The Bar Association’s demands — withdrawal of Senior Advocate designation, permanent prohibition from practice across Maharashtra, and cancellation of Certificate of Practice — are not disproportionate to this conduct. They are, if anything, the minimum response that the integrity of the profession and the protection of the courts that have been misled require. The Chief Justice and the Bar Council are called upon to act — not as a matter of professional discipline in the abstract, but as a matter of protecting every court in Maharashtra from an officer who has demonstrated, repeatedly and on the record, that he cannot be trusted to tell it the truth.

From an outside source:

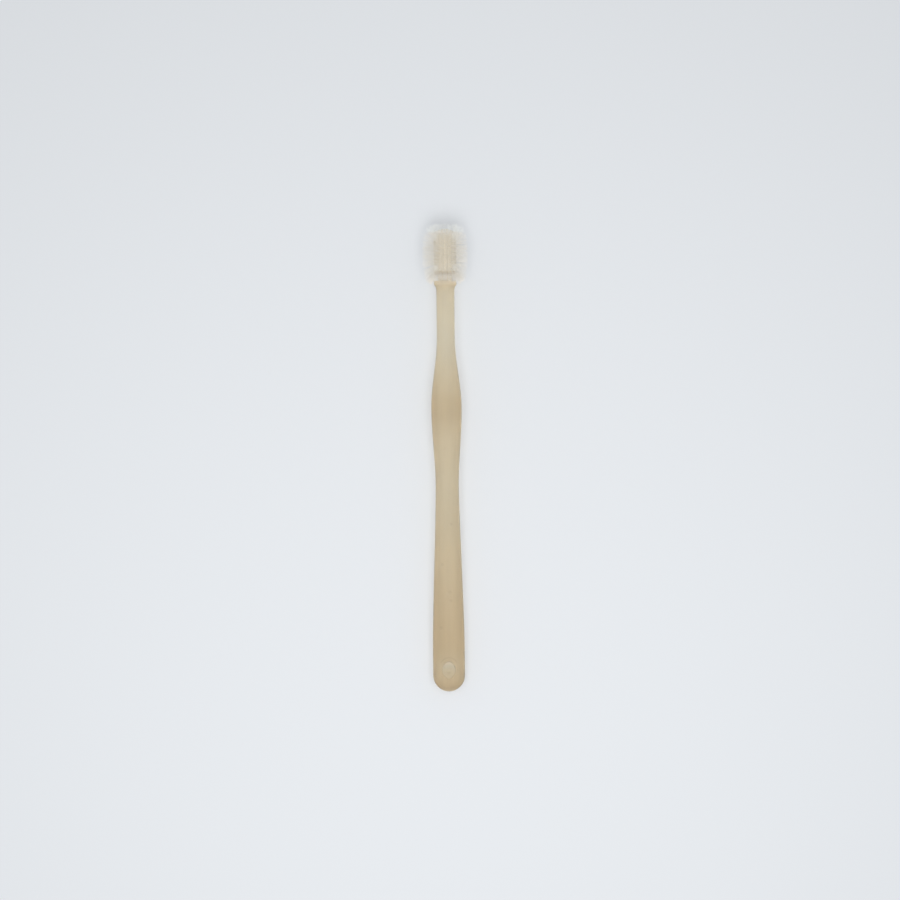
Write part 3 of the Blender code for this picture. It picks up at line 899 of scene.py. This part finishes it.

It is a matter of record that as many as sixteen advocates — namely, Mr. Vijay Kurle, Mr. Ishwarlal Agarwal, Mr. Partho Sarkar, Mr. Abhishek N. Mishra, Ms. Anushka Sonawane, Mr. Devkrishna Bhambri, Mr. Shivam Gupta, Mr. Vikas Pawar, Ms. Nicky Pokar, Ms. Meena Thakur, Ms. Priyanka Sharma, Ms. Sonal Manchekar, Mr. Sagar Ugle, Ms. Nikita Kinjara, and Mr. Jayendra Manchekar — have already approached the Five-Judge Bench by way of a petition seeking initiation of appropriate proceedings, including prosecution and such other consequential action as may be deemed fit, against Senior Advocate Mr. Darius Khambata and others.
The petition specifically asserts the grossest professional misconduct on the part of Senior Advocate Mr. Darius Khambata, alleging that he deliberately misled the Court by suppressing material facts and binding precedents. The petition further seeks imposition of substantial and exemplary costs upon him for his attempt to obtain judicial orders through misrepresentation.
The said matter remains pending and is presently under consideration before the Five-Judge Bench.